Soon after sharing the project, I wondered what kind of gibberish it would produce if I fed all 24 years of my blog posts and pages into the program. Well, here's one of the results:
$ python3 mvs.py < susam.txt while a query replace operation is approved by the user. The above variable defines the build job. It can be incredibly useful while working on assembly language and machine code. In fact, all internal resources like the result to refine the search prompt changes from bck-i-search: to fwd-i-search:. Now type C-SPC (i.e. ctrl+space) to set a mark causes Emacs to use 32-bit registers like EBP, ESP, etc. Thus the behaviour is undefined. Such code may behave differently when compiled with the readily available GNU tools like the shape of 8. Flipping "P" horizontally makes it a proper quine: cat $0
Here is another example:
$ python3 mvs.py < susam.txt enjoy asking "what happens if" and then type M-x zap-up-to-char RET b. The buffer for this specific video, the actual fare for 8.3 km and 11 are all written from scratch. No prior knowledge is expected to slow down in future. For now, I will add a statement like x = 0.999... , the inner corner square as discussed in the code segment into the REPL window. Unlike Slimv, Vlime can work with and debug executable files, it can be more convenient. M-x: Execute Extended Command The key sequence M-q invokes the command cat and type TAB to indent the
Here is a particularly incoherent but amusing one:
$ python3 mvs.py < susam.txt Then open a new Lisp source file and the exact answer could harm students' self-esteem. Scientists have arbitrarily assumed that an integral domain. However, the string and comment text. To demonstrate how a build job can trigger itself, pass input to standard output or standard error), Eshell automatically runs the following command in Vim and Emacs will copy the message length limit of 512 characters, etc. For example, while learning to play the game between normal mode to move the point is on an old dictionary lying around our house and that is moving to the small and supportive community
No, I have never written anywhere that opening a Lisp source file could harm anyone's self-esteem. The text generator has picked up the 'Lisp source file' phrase from my Lisp in Vim post and the 'self-esteem' bit from the From Perl to Pi post.
By default, this program looks at trigrams (all sequences of three adjacent words) and creates a map where the first two words of the trigram are inserted as the key and the third word is appended to its list value. This map is the model. In this way, the model captures each pair of adjacent words along with the words that immediately follow each pair. The text generator then chooses a key (a pair of words) at random and looks for a word which follows. If there are multiple followers, it picks one at random. That is pretty much the whole algorithm. There isn't much more to it. It is as simple as it gets. For that reason, I often describe a simple Markov model like this as the 'hello, world' of language modelling.
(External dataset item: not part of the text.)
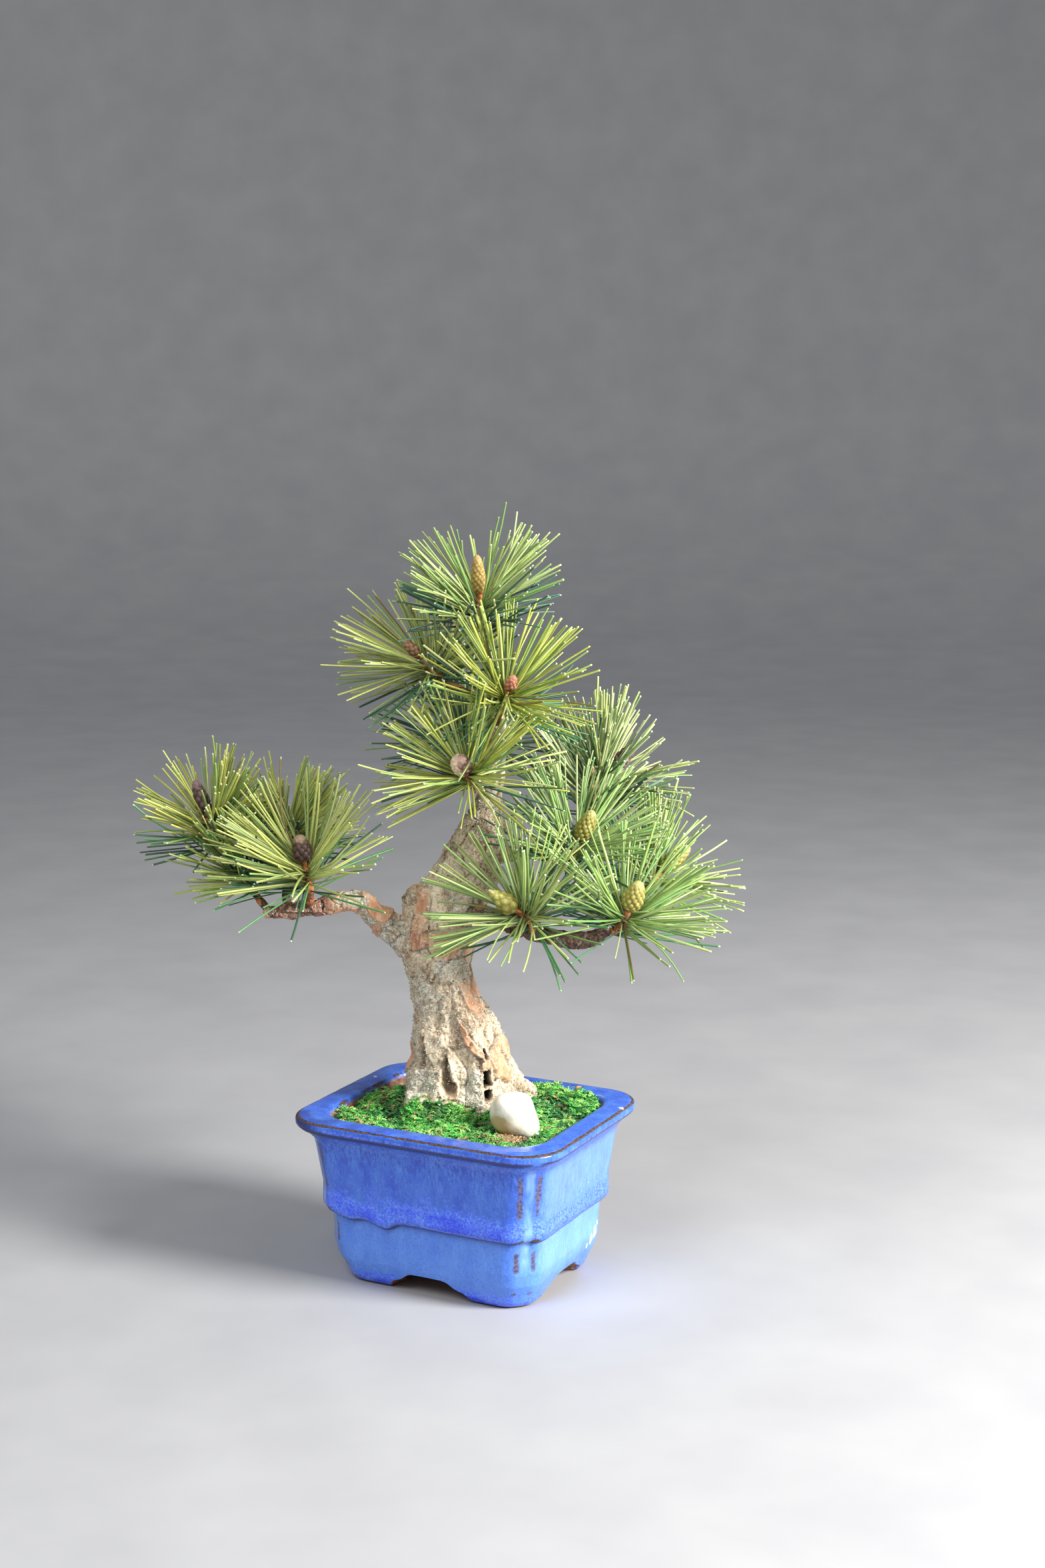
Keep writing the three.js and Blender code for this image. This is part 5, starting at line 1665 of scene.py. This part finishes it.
def studio_floor():
    """A round floor that turns up into a wall far from the pot. Its outline is in metres."""
    p = Paint("floor", Roughness=0.7)
    paint = p.done(p.patches(p.noise(60), 0.3, 0.7, srgb(172, 172, 175), srgb(180, 180, 182)))
    sides = 96
    radii = [0.01, 0.3, 0.8, 1.4, 2.0, 2.4, 2.7, 2.9, 3.0, 3.05, 3.07]
    heights = [0, 0, 0, 0, 0, 0.04, 0.15, 0.35, 0.7, 1.1, 1.5]
    a = full_turn(sides)
    rings = [np.stack([r * np.cos(a), r * np.sin(a), np.full(sides, h)], -1) for r, h in zip(radii, heights)]
    points = np.concatenate([*rings, [(0, 0, 0)]]) * METRE - POT_MIDDLE
    k = np.arange(sides)
    centre = np.stack([np.full(sides, len(points) - 1), k, (k + 1) % sides], -1)
    floor = make("floor", points, [grid_faces(len(rings), sides), centre], paint, None)


def lamp(name, way, far, size, power, colour):
    """A round lamp that lights the tree against the given way."""
    light = bpy.data.lights.new(name, "AREA")
    light.shape = "DISK"
    light.size = size
    light.energy = power
    light.color = colour
    made = bpy.data.objects.new(name, light)
    way = place(unit(way))
    made.location = (way * far + LAMP_TARGET + POT_MIDDLE) / METRE
    made.rotation_euler = Vector(way).to_track_quat("Z", "Y").to_euler()
    bpy.context.scene.collection.objects.link(made)


def studio_light():
    world = bpy.data.worlds.new("studio")
    world.use_nodes = True
    sky = world.node_tree.nodes["Background"].inputs
    sky["Color"].default_value = (0.92, 0.95, 1.0, 1)
    sky["Strength"].default_value = 0.3
    bpy.context.scene.world = world
    lamp("key", (0.80, 0.42, 0.42), 1250, 0.42, 38, (1.0, 0.985, 0.95))
    lamp("fill", (-0.38, 0.62, 0.75), 1400, 0.8, 9.5, (0.96, 0.98, 1.0))


def camera():
    level = math.cos(CAMERA_RISE)
    back = np.array([math.sin(TURN) * level, -math.cos(TURN) * level, math.sin(CAMERA_RISE)])
    right = np.array([math.cos(TURN), math.sin(TURN), 0])
    axes = np.stack([right, np.cross(back, right), back], 1)
    data = bpy.data.cameras.new("camera")
    data.lens = LENS
    data.sensor_width = SENSOR_WIDTH
    made = bpy.data.objects.new("camera", data)
    made.matrix_world = Matrix.Translation((EYE + POT_MIDDLE) / METRE) @ Matrix(axes.tolist()).to_4x4()
    bpy.context.scene.collection.objects.link(made)
    bpy.context.scene.camera = made


studio_floor()
studio_light()
camera()
bpy.context.scene.view_settings.view_transform = "Standard"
The number of words in the key of the map can be set via command line arguments. By default, it is 2 as described above. This value is also known as the order of the model. So by default the order is 2. If we increase it to, say, 3 or 4, the generated text becomes a little more coherent. Here is one such example:
$ python3 mvs.py 4 < susam.txt It is also possible to search for channels by channel names. For example, on Libera Chat, to search for all channels with "python" in its name, enter the IRC command: /msg alis list python. Although I have used Libera Chat in the examples above, there are plenty of infinite fields, so they must all be integral domains too. Consider the field of rational numbers Q . Another quick way to arrive at this fact is to observe that when one knight is placed on a type D square, only two positions for the second knight such that the two knights
Except for a couple of abrupt transitions, the text is mostly coherent. We need to be careful about not increasing the order too much. In fact, if we increase the order of the model to 5, the generated text becomes very dry and factual because it begins to quote large portions of the blog posts verbatim. Not much fun can be had like that.
Before I end this post, let me present one final example where I ask it to generate text from an initial prompt:
$ python3 mvs.py 2 100 'Finally we' Finally we divide this number by a feed aggregrator for Emacs-related blogs. The following complete key sequences describe the effects of previous evaluations shall have taken a simple and small to contain bad content. This provides an interactive byte-compiled Lisp function in MATLAB and GNU bash 5.1.4 on Debian is easily reproducible in Windows XP. Older versions might be able to run that server for me it played a significant burden on me as soon as possible. C-u F: Visit the marked files or directories in the sense that it was already initiated and we were to complete the proof.
Apparently, this is how I would sound if I ever took up speaking gibberish!